◆ **Challenge**: Find the lines that include the string "centres" and report how many there are. Give no other text.

◆ **Collected material**:

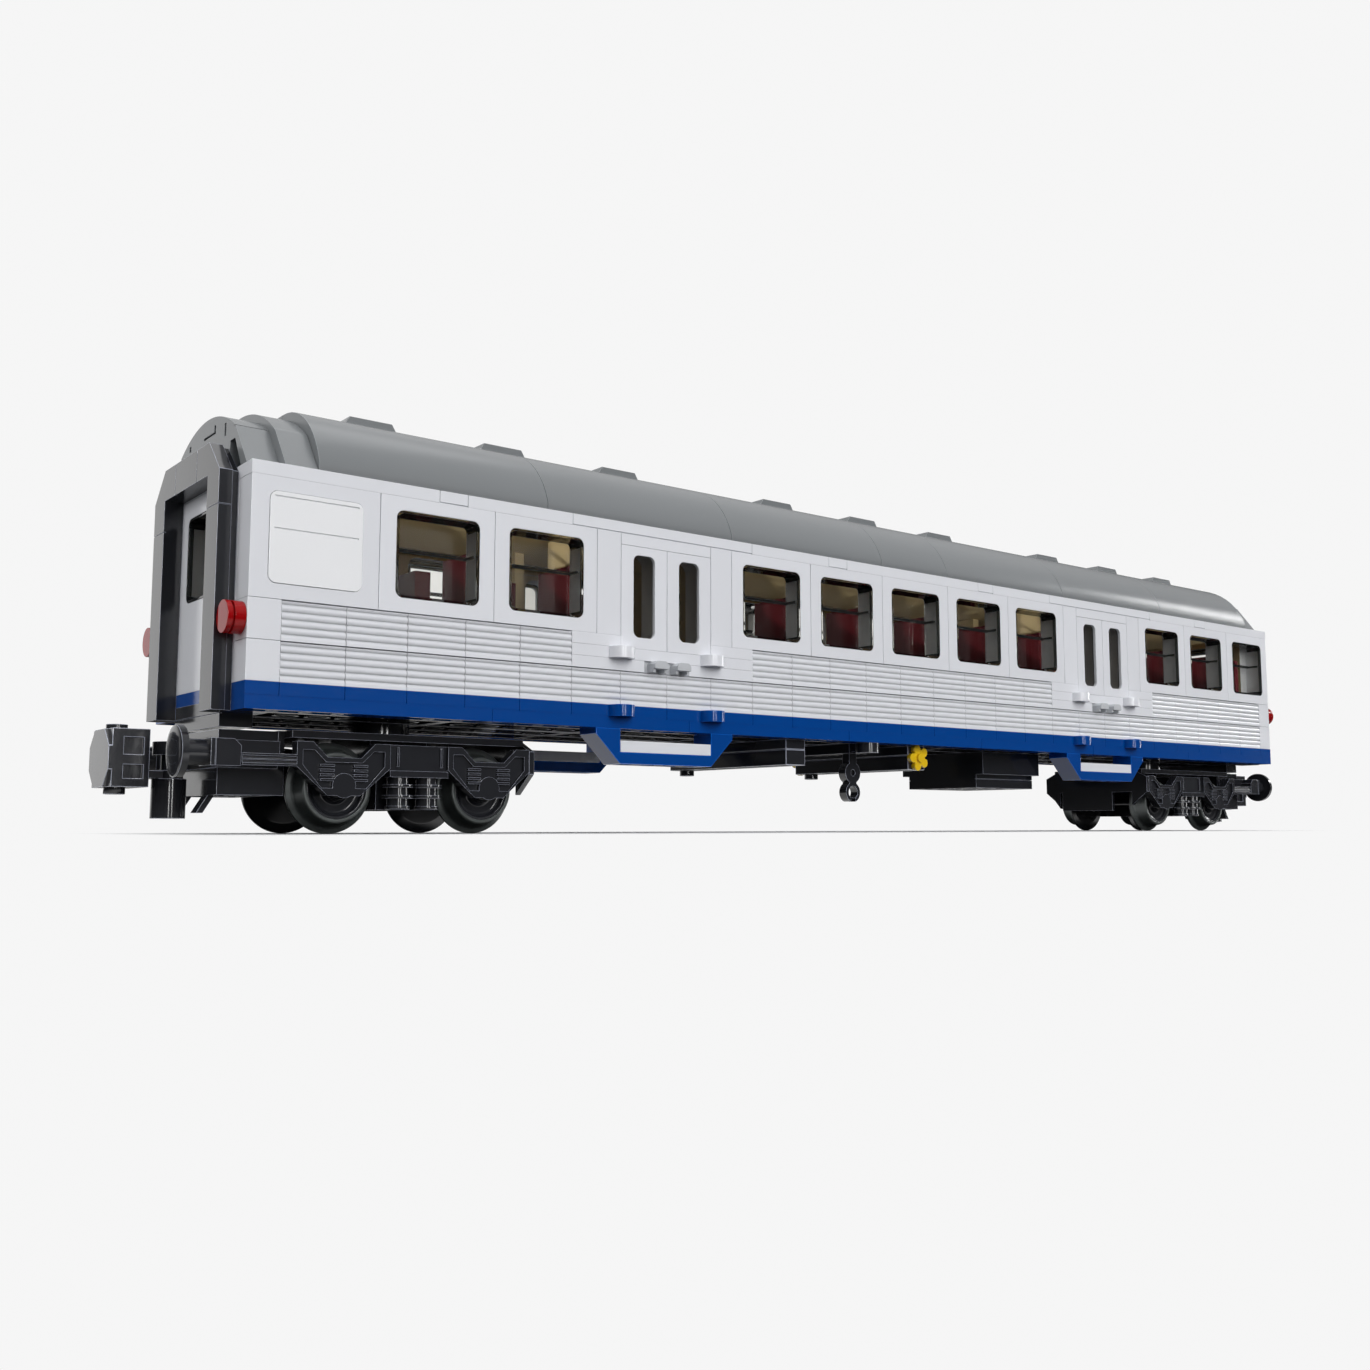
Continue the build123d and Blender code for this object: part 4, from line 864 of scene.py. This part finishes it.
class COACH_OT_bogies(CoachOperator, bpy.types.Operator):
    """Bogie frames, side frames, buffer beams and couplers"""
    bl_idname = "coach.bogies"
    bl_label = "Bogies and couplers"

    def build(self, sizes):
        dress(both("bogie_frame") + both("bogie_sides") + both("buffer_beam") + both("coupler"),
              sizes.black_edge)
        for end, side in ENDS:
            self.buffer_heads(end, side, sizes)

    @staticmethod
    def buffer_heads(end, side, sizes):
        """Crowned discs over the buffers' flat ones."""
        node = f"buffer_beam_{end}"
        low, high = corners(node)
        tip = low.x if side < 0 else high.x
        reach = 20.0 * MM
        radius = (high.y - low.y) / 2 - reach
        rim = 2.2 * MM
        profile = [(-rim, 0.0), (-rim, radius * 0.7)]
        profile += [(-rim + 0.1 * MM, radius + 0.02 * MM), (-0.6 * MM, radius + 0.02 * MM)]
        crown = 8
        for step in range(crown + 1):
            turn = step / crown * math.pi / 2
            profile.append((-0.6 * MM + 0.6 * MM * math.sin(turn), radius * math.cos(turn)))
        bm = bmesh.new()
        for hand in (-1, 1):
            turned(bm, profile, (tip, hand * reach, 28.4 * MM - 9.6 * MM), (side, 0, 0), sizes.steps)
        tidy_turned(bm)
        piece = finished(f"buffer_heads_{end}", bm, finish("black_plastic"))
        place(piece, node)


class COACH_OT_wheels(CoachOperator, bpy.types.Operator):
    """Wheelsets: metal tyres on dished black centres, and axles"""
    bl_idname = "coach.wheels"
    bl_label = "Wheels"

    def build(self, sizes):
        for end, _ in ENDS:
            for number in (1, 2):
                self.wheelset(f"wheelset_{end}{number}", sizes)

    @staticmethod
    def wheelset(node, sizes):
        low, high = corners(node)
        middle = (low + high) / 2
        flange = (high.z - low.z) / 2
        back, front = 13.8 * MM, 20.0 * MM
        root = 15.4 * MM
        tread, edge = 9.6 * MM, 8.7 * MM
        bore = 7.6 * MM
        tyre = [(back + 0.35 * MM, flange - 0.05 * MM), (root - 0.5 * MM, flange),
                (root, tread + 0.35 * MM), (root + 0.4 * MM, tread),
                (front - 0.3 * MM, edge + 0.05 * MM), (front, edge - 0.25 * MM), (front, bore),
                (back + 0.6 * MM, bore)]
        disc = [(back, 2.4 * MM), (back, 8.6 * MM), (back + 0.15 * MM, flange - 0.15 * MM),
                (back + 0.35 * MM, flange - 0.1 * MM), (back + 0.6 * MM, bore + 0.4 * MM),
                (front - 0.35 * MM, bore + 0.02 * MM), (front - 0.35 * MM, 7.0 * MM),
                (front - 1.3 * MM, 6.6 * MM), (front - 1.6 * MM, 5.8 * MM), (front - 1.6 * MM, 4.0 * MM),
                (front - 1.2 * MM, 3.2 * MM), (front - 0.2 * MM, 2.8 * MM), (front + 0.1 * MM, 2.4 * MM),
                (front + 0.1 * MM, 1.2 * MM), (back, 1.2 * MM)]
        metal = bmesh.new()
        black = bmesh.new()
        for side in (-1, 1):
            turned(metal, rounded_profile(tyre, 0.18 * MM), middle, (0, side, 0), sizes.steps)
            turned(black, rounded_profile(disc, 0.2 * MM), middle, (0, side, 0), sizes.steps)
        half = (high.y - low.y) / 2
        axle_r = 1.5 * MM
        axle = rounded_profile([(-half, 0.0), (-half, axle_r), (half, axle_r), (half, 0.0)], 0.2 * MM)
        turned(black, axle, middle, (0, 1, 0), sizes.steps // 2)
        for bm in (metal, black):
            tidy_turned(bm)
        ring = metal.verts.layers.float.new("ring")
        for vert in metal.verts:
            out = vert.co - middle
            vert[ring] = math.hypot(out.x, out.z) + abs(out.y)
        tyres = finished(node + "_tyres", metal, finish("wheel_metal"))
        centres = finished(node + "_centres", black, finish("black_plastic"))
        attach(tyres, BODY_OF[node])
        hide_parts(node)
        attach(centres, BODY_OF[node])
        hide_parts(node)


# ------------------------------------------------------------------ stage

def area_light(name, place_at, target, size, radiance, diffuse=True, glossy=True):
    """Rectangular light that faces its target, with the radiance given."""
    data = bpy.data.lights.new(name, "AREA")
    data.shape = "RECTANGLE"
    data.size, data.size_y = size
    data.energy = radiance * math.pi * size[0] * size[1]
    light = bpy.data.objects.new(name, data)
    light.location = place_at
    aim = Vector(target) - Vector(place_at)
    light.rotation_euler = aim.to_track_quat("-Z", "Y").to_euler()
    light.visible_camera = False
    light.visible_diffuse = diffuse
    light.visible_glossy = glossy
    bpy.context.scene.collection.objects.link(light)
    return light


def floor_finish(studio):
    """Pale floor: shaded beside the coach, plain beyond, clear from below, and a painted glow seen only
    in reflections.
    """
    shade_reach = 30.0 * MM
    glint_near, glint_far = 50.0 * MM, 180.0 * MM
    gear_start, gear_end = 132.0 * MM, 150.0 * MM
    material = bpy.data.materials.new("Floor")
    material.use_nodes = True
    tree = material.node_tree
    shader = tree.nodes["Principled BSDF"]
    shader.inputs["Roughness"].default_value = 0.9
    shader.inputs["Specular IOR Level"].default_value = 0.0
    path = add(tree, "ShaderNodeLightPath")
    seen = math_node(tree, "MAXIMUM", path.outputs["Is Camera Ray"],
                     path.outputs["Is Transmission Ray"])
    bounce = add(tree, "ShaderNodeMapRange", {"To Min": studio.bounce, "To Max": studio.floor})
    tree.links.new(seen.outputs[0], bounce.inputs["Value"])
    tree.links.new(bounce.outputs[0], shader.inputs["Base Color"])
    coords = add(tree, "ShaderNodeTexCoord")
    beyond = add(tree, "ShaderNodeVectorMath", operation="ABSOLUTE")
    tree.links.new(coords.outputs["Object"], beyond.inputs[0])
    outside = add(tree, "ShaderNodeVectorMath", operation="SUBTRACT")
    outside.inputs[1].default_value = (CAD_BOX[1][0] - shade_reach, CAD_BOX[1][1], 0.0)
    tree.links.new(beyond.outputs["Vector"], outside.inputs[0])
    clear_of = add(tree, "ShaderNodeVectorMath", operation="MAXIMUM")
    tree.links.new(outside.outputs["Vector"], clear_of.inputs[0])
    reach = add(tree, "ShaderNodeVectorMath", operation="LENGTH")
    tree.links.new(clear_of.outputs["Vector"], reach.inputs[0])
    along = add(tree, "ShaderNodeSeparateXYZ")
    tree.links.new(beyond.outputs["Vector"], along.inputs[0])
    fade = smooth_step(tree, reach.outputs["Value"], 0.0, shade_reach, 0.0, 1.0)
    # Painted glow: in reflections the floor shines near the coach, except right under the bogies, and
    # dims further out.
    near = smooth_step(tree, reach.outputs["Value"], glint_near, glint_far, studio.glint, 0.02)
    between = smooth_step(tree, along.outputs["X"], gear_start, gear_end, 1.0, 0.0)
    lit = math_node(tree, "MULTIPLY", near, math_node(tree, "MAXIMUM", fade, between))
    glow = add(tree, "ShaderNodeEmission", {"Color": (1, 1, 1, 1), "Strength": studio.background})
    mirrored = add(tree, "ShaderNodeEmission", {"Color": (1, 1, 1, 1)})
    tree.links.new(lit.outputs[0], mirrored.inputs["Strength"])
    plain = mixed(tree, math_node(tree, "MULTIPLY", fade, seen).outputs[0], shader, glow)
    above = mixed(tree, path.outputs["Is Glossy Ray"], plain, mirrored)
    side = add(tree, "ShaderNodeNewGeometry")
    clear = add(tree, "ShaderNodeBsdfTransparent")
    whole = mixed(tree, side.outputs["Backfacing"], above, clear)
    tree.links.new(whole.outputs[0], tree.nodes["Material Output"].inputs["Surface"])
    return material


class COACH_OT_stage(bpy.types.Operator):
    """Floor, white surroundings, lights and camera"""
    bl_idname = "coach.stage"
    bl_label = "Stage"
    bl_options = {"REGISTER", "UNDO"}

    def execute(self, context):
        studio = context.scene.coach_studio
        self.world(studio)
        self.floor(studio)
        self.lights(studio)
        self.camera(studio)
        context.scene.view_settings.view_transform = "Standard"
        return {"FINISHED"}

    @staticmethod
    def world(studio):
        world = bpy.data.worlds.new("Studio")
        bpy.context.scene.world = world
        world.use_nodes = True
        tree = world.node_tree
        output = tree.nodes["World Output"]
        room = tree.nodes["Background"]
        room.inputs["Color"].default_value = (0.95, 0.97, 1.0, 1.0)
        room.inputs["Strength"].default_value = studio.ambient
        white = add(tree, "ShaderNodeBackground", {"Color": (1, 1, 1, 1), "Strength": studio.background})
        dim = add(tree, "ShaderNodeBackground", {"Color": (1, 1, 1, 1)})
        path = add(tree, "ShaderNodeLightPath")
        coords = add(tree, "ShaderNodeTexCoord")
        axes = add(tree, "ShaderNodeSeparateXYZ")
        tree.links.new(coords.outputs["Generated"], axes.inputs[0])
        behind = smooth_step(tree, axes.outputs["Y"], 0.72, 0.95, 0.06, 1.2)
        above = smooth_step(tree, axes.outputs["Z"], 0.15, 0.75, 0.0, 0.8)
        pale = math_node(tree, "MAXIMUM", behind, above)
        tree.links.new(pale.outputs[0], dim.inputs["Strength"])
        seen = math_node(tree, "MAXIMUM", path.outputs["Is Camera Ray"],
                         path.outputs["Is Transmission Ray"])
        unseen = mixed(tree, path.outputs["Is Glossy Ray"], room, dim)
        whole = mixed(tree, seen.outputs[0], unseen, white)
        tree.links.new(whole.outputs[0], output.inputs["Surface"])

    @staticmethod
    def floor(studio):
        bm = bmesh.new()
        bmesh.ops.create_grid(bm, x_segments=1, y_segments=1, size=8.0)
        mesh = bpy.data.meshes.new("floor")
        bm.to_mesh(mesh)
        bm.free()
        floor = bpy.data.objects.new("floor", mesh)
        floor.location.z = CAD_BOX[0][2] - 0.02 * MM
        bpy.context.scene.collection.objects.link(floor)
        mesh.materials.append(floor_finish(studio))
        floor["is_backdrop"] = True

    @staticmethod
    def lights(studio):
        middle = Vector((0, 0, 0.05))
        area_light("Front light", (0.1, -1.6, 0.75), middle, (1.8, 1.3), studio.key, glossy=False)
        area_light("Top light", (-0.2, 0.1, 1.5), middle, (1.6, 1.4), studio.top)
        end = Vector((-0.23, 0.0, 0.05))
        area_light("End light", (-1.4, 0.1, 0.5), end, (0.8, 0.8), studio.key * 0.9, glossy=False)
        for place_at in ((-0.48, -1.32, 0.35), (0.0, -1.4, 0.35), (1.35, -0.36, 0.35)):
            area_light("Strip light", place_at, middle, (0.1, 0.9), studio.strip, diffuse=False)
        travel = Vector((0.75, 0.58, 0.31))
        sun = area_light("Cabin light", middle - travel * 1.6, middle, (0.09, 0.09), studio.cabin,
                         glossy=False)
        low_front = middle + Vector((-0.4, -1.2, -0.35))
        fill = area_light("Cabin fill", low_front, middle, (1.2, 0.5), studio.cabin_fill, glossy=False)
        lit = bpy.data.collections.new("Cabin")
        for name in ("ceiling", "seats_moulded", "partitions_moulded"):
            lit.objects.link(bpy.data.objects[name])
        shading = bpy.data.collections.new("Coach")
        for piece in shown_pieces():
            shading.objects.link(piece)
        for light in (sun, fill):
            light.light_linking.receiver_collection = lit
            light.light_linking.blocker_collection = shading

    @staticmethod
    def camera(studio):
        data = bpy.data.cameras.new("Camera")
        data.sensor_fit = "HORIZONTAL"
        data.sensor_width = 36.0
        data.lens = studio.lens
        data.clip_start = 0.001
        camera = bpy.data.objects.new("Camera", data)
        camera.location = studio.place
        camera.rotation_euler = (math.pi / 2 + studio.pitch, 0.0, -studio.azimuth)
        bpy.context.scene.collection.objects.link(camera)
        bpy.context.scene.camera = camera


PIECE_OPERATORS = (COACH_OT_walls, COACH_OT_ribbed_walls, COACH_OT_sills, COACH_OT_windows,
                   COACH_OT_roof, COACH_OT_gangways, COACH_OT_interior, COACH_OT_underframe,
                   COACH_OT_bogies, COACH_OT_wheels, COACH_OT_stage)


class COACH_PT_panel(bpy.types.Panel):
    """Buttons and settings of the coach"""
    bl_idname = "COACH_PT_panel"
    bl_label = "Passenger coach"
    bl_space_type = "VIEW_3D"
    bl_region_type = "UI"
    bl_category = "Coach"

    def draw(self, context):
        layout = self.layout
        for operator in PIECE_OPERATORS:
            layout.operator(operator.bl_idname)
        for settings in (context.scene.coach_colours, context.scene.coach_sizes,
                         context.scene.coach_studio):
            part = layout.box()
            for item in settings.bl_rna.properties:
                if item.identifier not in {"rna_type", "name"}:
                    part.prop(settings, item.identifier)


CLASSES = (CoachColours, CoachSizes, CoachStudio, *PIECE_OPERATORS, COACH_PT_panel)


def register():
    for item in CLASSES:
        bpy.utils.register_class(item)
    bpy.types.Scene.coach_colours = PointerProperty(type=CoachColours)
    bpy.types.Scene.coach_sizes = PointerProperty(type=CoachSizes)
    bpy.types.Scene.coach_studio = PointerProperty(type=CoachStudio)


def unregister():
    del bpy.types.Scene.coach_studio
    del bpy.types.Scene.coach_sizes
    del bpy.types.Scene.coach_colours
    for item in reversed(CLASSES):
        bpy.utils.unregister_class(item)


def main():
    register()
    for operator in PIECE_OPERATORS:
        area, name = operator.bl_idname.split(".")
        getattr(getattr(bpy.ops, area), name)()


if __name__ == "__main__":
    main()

◆ **Expected output**: 3